All material below is to be reproduced exactly.

* _Given information_:
******

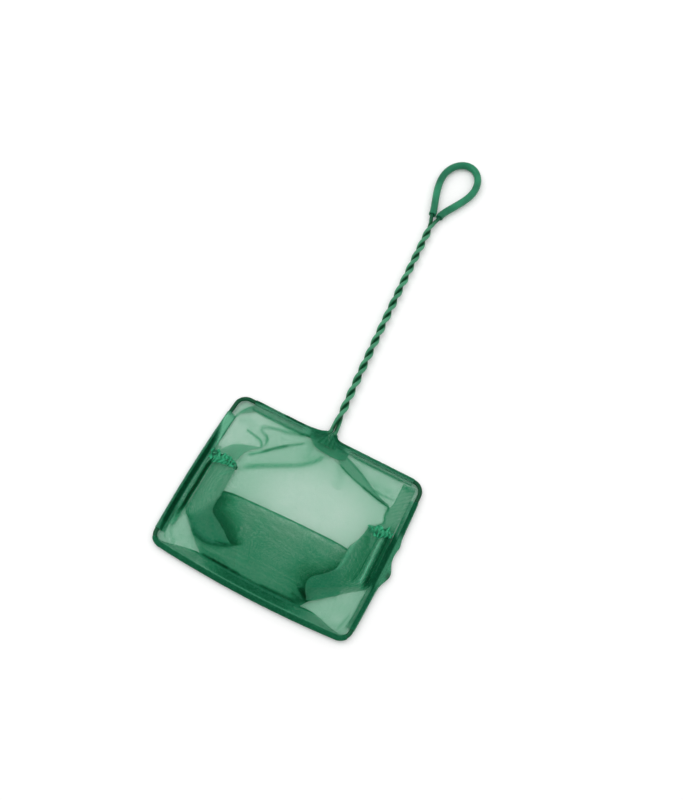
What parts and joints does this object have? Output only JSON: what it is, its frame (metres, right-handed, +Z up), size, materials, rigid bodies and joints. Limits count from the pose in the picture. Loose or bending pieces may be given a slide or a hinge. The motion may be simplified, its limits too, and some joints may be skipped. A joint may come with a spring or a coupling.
{
  "type": "aquarium fish net",
  "caption": "Small hand net for aquarium fish: rectangular coated-wire hoop with a hemmed mesh bag, twisted wire handle and a sleeved hanging loop, lying flat.",
  "frame": {"origin": "middle of the underside of the whole net's box, on the surface that the net lies on", "axes": "+Z up, out of the net's mouth; +Y along the handle toward its loop; +X to the right with the handle pointing away"},
  "size_m": [0.1542, 0.4158, 0.0089],
  "materials": {
    "coated_wire": "glossy",
    "vinyl_tube": "glossy",
    "hem_mesh": "matte",
    "bag_mesh": "matte",
    "tack_thread": "matte"
  },
  "bodies": {
    "root": {"hoop_wire_left": "coated_wire", "hoop_wire_right": "coated_wire", "handle_strand_left": "coated_wire", "handle_strand_right": "coated_wire", "loop_wire": "coated_wire", "grip_tube": "vinyl_tube", "handle_side_hem_left": "hem_mesh", "handle_side_hem_right": "hem_mesh", "left_hem": "hem_mesh", "right_hem": "hem_mesh", "far_hem": "hem_mesh", "handle_panel": "bag_mesh", "far_panel": "bag_mesh", "left_gusset": "bag_mesh", "right_gusset": "bag_mesh", "left_seam_tack": "tack_thread", "right_seam_tack": "tack_thread"}
  },
  "joints": []
}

******

* _The solution_:
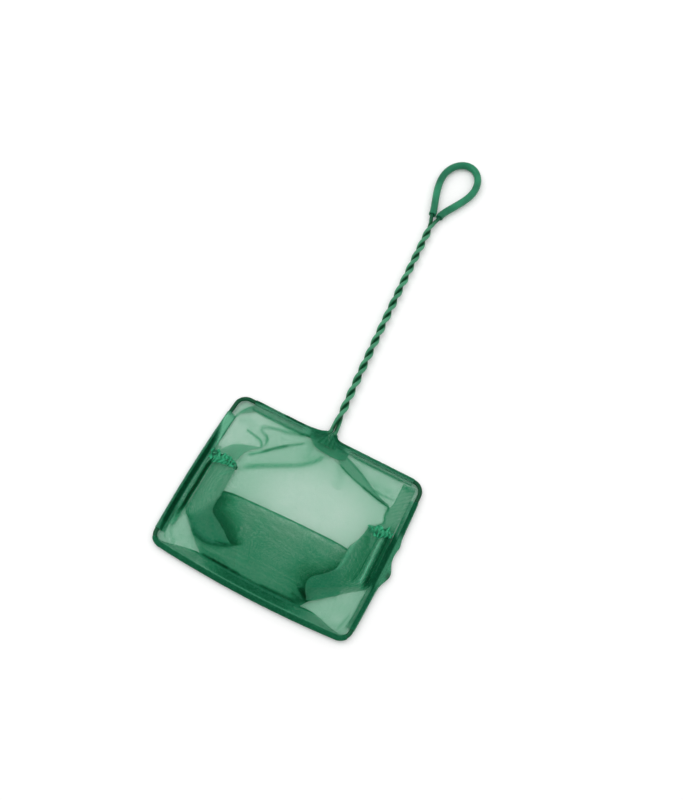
What parts and joints does this object have? Output only JSON: what it is, its frame (metres, right-handed, +Z up), size, materials, rigid bodies and joints. Limits count from the pose in the picture. Loose or bending pieces may be given a slide or a hinge. The motion may be simplified, its limits too, and some joints may be skipped. A joint may come with a spring or a coupling.
{
  "type": "aquarium fish net",
  "caption": "Small hand net for aquarium fish: rectangular coated-wire hoop with a hemmed mesh bag, twisted wire handle and a sleeved hanging loop, lying flat.",
  "frame": {"origin": "middle of the underside of the whole net's box, on the surface that the net lies on", "axes": "+Z up, out of the net's mouth; +Y along the handle toward its loop; +X to the right with the handle pointing away"},
  "size_m": [0.1542, 0.4158, 0.0089],
  "materials": {
    "coated_wire": "glossy",
    "vinyl_tube": "glossy",
    "hem_mesh": "matte",
    "bag_mesh": "matte",
    "tack_thread": "matte"
  },
  "bodies": {
    "root": {"hoop_wire_left": "coated_wire", "hoop_wire_right": "coated_wire", "handle_strand_left": "coated_wire", "handle_strand_right": "coated_wire", "loop_wire": "coated_wire", "grip_tube": "vinyl_tube", "handle_side_hem_left": "hem_mesh", "handle_side_hem_right": "hem_mesh", "left_hem": "hem_mesh", "right_hem": "hem_mesh", "far_hem": "hem_mesh", "handle_panel": "bag_mesh", "far_panel": "bag_mesh", "left_gusset": "bag_mesh", "right_gusset": "bag_mesh", "left_seam_tack": "tack_thread", "right_seam_tack": "tack_thread"}
  },
  "joints": []
}